Rigging... I didn’t provide masting and rigging plans on purpose. Why not?


First, I don’t presume that my depiction is precisely what this Hannah looked like. No one knows. Only that the primary record is more fully supportive of what I presented. 


Im confident that had Harold known what I learned his model would be different. 


Harold’s strong suit—by his own admission—was not rigging.


As a point of departure I suggested Chapelle’s Sultana rig as drawn for the Model Shipways kit. Ronnberg’s Fair American is a great reference too as are his unpublished drawings of his Hannah model from Wm A Baker’s design. Other aspects are noted in my article. 


My hope was this new look at Hannah would encourage others toward further examination and even different interpretations of the data where supportable. 


One could rig her with only “four lowers”. Or with a fore topsail v fore and main. Should she have gaff topsails?  The answers are not clear from contemporary illustrations. 


She might have had a lumber port in the lower transom. 


Her armament remains an open question as to weight of shot and how the carriages were mounted. 


I think its been 90 days since publication so I now hold the copyright. However to distribute the piece certain illustrations will have to be removed unless I secure permission and pay for them to be included. 


Of course the best way to view the entire piece is to join the NRG. 


Hope this was helpful. 

Mike and I will continue to work out the wrinkles. 


Last, yes, doing things in sequence is essential and always requires forethought and planning. 


Questions welcome any time. 



To be candid, I didn’t intend to make the Drawings set either but glad I did. Ironically it is only the Drawings and Mike’s choice to build from them which have elicited comment. 

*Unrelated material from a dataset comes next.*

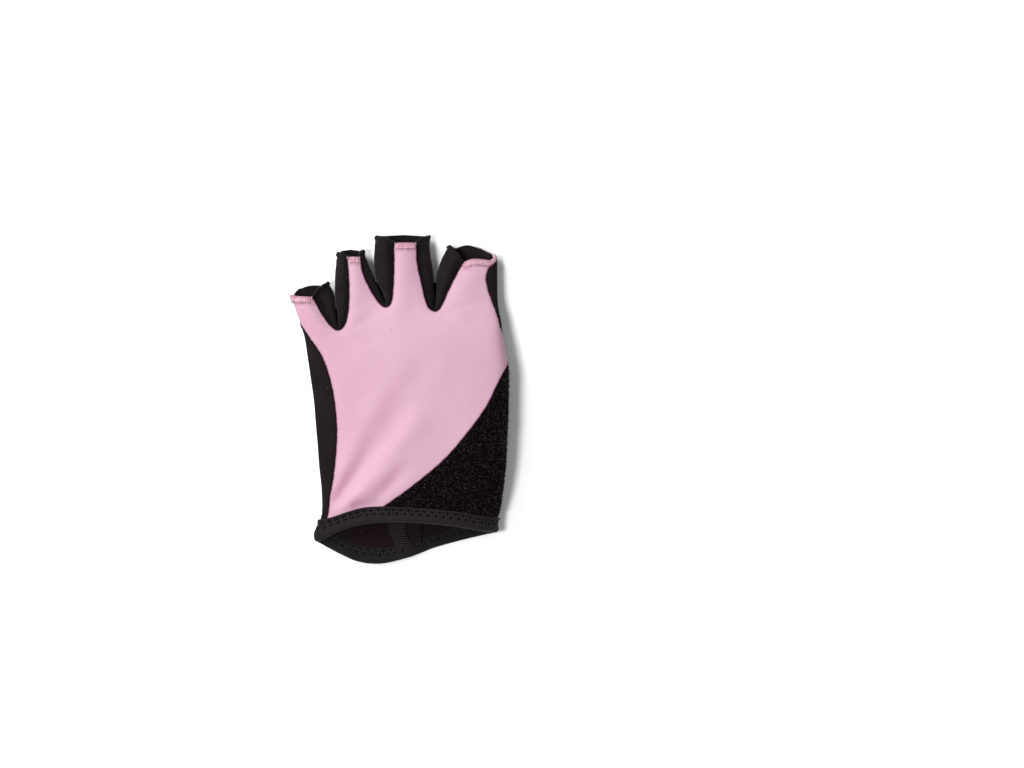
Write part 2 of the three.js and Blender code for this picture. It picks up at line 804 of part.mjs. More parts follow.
// A pad is thin at its stitched edge and full inside it
function pad(points) {
  const ring = curve([...points.map(([x, y]) => onPalm(x, y)), onPalm(...points[0])], 5);
  const outline = closed(ring);
  const high = (v, y) => {
    const point = new THREE.Vector2(v, y);
    const distances = outline.map((a, i) => {
      const b = outline[(i + 1) % outline.length];
      const edge = b.clone().sub(a);
      const t = clamp01(point.clone().sub(a).dot(edge) / edge.lengthSq());
      return point.distanceTo(a.clone().addScaledVector(edge, t));
    });
    const full = ease(0, padBevel, Math.min(...distances));
    return padGap + padEdge + (padThick - padEdge) * full;
  };
  return panel(outline, fine, padGap, high, place);
}

const heelPadPoints = [
  [-24, -48.5],
  [-9, -45.8],
  [-3, -41],
  [-3.4, -34.5],
  [-12, -24],
  [-22, -15.5],
  [-29, -10],
  [-32, -13],
  [-31.4, -30],
  [-29.6, -44],
];
const knucklePadPoints = [
  [30, 43],
  [22, 44.5],
  [13, 45.5],
  [3, 48.4],
  [-4, 46.4],
  [-10, 43.2],
  [-17, 45.4],
  [-23, 41],
  [-28, 34.6],
  [-33, 38],
  [-37, 36],
  [-38, 28],
  [-35, 21.5],
  [-26, 19],
  [-10, 20],
  [8, 23.5],
  [22, 25],
  [29.4, 28],
  [31.6, 36],
];

function ribbonLoop(left, right, low, high) {
  const outline = closed(
    polyline(onPalm(left, low), onPalm((left + right) / 2, low), onPalm(right, low)),
    polyline(onPalm(right, high), onPalm((left + right) / 2, high), onPalm(left, high))
  );
  return panel(outline, fine, gap, () => gap + ribbon, place);
}

function backPanel() {
  const outline = closed(
    seamLittle,
    cuffLine(-29, -12, cuffBackAt, onBack),
    seamTerry,
    seamIndex,
    curve([onBack(42.4, 63.2), onBack(36, 62.6), onBack(28.4, 60.9)]),
    reversed(notchTop(notchMiddleIndex, 'top')),
    reversed(notchTop(notchRingMiddle, 'top')),
    reversed(notchTop(notchLittleRing, 'top')),
    curve([onBack(-39.2, 45.6), onBack(-45, 45.7), pastLeftEdge(3.0, 46.6)])
  );
  return panel(outline, fine, -jersey, flush, place);
}

function palmPanel() {
  const seamSteps = [-50, -40, -30, -20, -10, 0, 8, 12.6];
  const outline = closed(
    seamLittle,
    polyline(onBack(-35.6, -55.1), pastLeftEdge(0, -55.5)),
    cuffLine(-35, 6.6, cuffPalmAt, onPalm),
    polyline(onPalm(6.7, -60), onPalm(6.8, -56)),
    seamSteps.map((y) => onPalm(thumbEnd(y) - gap / 2, y)),
    palmOverPatch,
    curve([onPalm(36, 67.3), onPalm(30, 68.9), onPalm(25.4, 67.6)]),
    reversed(notchUnder(notchMiddleIndex)),
    polyline(onPalm(1.3, 73.5)),
    reversed(notchUnder(notchRingMiddle)),
    polyline(onPalm(-22.4, 66.9)),
    reversed(notchUnder(notchLittleRing)),
    curve([onPalm(-34.6, 50.6), onPalm(-41, 50.6), onPalm(-46.5, 48.6), pastLeftEdge(3.0, 46.6)])
  );
  return panel(outline, fine, -suede, flush, place);
}

function thumbPanel() {
  const seamSteps = [-38, -30, -20, -10, 0, 8];
  const opening = (share) => openingAtFold.clone().lerp(openingAtPatch, share);
  const innerEnd = [thumbPlan(1, -1.2), thumbPlan(6.3, -2.4), thumbPlan(11.2, -6), thumbPlan(20, -6)];
  const outline = closed(
    cuffLine(-6, 41, cuffBackAt, onBack),
    polyline(pastRightEdge(0, -54.0)),
    cuffLine(40.6, 7.6, cuffPalmAt, onUnder),
    polyline(onUnder(7.4, -58), onUnder(7.3, -54.5), onCurl(0.35, -50), onCurl(1, -44.5)),
    seamSteps.map((y) => onInner(thumbEnd(y), y)),
    innerEnd.map((point) => onInner(point.x, point.y)),
    [0.68, 0.5, 0.25].map((share) => onInner(opening(share).x, opening(share).y)),
    polyline(onCurl(0.5, openingAtFold.y)),
    [0.25, 0.5].map((share) => onUnder(opening(share).x, opening(share).y)),
    reversed(seamArc),
    reversed(seamTerry)
  );
  return panel(outline, coarse, -terry, flush, place);
}

function thumbPatch() {
  const outline = closed(
    seamArc,
    polyline(onUnder(7.2, 35.4), onUnder(14.4, 37.6), onUnder(19.4, 32.4), onUnder(24.4, 26.8), onUnder(25.5, 14.6)),
    patchEdge,
    polyline(pastRightEdge(4, 64.4), pastRightEdge(0, 64), onBack(42.9, 63.4)),
    reversed(seamIndex)
  );
  return panel(outline, coarse, -suede, flush, placePatch);
}

function cuffTape() {
  const outline = closed(
    polyline(onPalm(-3.4, -65.4), onPalm(-3.4, -57), onPalm(-3.4, -49)),
    polyline(onPalm(4.2, -49), onPalm(4.2, -57), onPalm(4.2, -65.4))
  );
  return panel(outline, fine, -suede - gap - tape, () => -suede - gap, place);
}

const cloth = {
  pink: new THREE.MeshStandardMaterial({ color: 0xe4b6cd, roughness: 0.75, metalness: 0 }),
  suede: new THREE.MeshStandardMaterial({ color: 0x201c1c, roughness: 0.95, metalness: 0 }),
  terry: new THREE.MeshStandardMaterial({ color: 0x16100f, roughness: 1, metalness: 0 }),
  elastic: new THREE.MeshStandardMaterial({ color: 0x221d1f, roughness: 0.8, metalness: 0 }),
  ribbed: new THREE.MeshStandardMaterial({ color: 0x2a2626, roughness: 0.85, metalness: 0 }),
};

const glove = new THREE.Group();
glove.position.set(-middleX, -middleY, 0);

function piece(name, geometry, material) {
  const mesh = new THREE.Mesh(geometry, material);
  mesh.name = name;
  glove.add(mesh);
}

piece('back_panel', backPanel(), cloth.pink);
piece('palm_panel', palmPanel(), cloth.suede);
piece('thumb_panel', thumbPanel(), cloth.terry);
piece('thumb_patch', thumbPatch(), cloth.suede);
for (const [name, rows] of Object.entries(fourchettes)) {
  piece(name, fourchette(rows), cloth.elastic);
}
piece('cuff_binding', cuffBinding(), cloth.elastic);
piece('heel_pad', pad(heelPadPoints), cloth.suede);
piece('knuckle_pad', pad(knucklePadPoints), cloth.suede);
piece('pull_tab_middle', ribbonLoop(-7.6, 10.4, 61.5, 71.5), cloth.ribbed);
piece('pull_tab_little', ribbonLoop(-46, -35.6, 41.5, 49.4), cloth.ribbed);
piece('cuff_tape', cuffTape(), cloth.ribbed);

export default glove;
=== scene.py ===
import math

import bpy
import numpy as np
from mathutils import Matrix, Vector
from mathutils.geometry import delaunay_2d_cdt


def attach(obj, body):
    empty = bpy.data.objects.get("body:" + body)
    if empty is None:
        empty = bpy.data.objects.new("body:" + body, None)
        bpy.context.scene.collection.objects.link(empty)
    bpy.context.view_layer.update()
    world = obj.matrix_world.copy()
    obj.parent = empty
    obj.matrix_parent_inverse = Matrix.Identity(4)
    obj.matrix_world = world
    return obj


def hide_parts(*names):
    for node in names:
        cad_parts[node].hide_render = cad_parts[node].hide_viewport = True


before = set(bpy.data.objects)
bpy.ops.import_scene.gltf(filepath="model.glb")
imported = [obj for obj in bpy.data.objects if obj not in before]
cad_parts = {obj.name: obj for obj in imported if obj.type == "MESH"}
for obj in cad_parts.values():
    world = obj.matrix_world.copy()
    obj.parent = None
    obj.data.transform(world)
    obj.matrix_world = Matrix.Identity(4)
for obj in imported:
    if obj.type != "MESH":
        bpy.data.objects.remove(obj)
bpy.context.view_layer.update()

# A left-hand short-finger cycling glove, lying palm down. Lengths are in millimetres until a mesh is
# made. Every panel is cut in a pattern plane (v, y) and bent round the hand by place().
MM = 0.001
MIDDLE = np.array([-0.31, -0.46, 0.0])
QUARTER = math.pi / 2

JERSEY, SUEDE, TERRY, RIBBON, TAPE = 1.1, 1.2, 1.8, 1.0, 0.8
PAD_THICK, PAD_EDGE, PAD_BEVEL, PAD_GAP, GAP = 2.0, 0.9, 4.5, 0.65, 0.3
PALM_BASE = PAD_THICK + PAD_GAP
CUFF_REACH, CUFF_LIFT, THUMB_CLEAR, THUMB_TAPER = -1.8, 0.45, 0.6, 0.4
EDGE_RADIUS, FOLD_WIDEST, FLAP_READY = 2.5, 4.0, 5.0
BACK_STATION, ROLL_LEFT_UNDER = 0.75, 4.2
CROWN_WIDTH, CROWN_RUN = 6.5, 20.0


def ease(low, high, value):
    t = np.clip((value - low) / (high - low), 0, 1)
    return t * t * (3 - 2 * t)


def smooth(at, values):
    """A smooth curve through the points of a table."""
    i = np.arange(len(at))
    low, high = np.maximum(i - 1, 0), np.minimum(i + 1, len(at) - 1)
    slopes = (values[high] - values[low]) / (at[high] - at[low])

    def curve(x):
        x = np.clip(x, at[0], at[-1])
        k = np.clip(np.searchsorted(at, x, side="right") - 1, 0, len(at) - 2)
        h = at[k + 1] - at[k]
        t = (x - at[k]) / h
        return (values[k] + (values[k + 1] - values[k]) * t * t * (3 - 2 * t)
                + h * t * (1 - t) * (slopes[k] * (1 - t) - slopes[k + 1] * t))

    return curve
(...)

To the best of my knowledge no one has remarked about anything else in the 230 page monograph. 


Come to your own conclusion about whether the underlying research means anything at all to most of our community so long as drawings depict an attractive modeling subject. 


No one seriously investigated Hannah until Smith and Knight in 1970 and they were essentially ignored by our community. 


Until my work no one questioned Harold either...


Sad in each case because there is always something yet to be discovered. And in the meantime we labored along under significant misconceptions about this Hannah.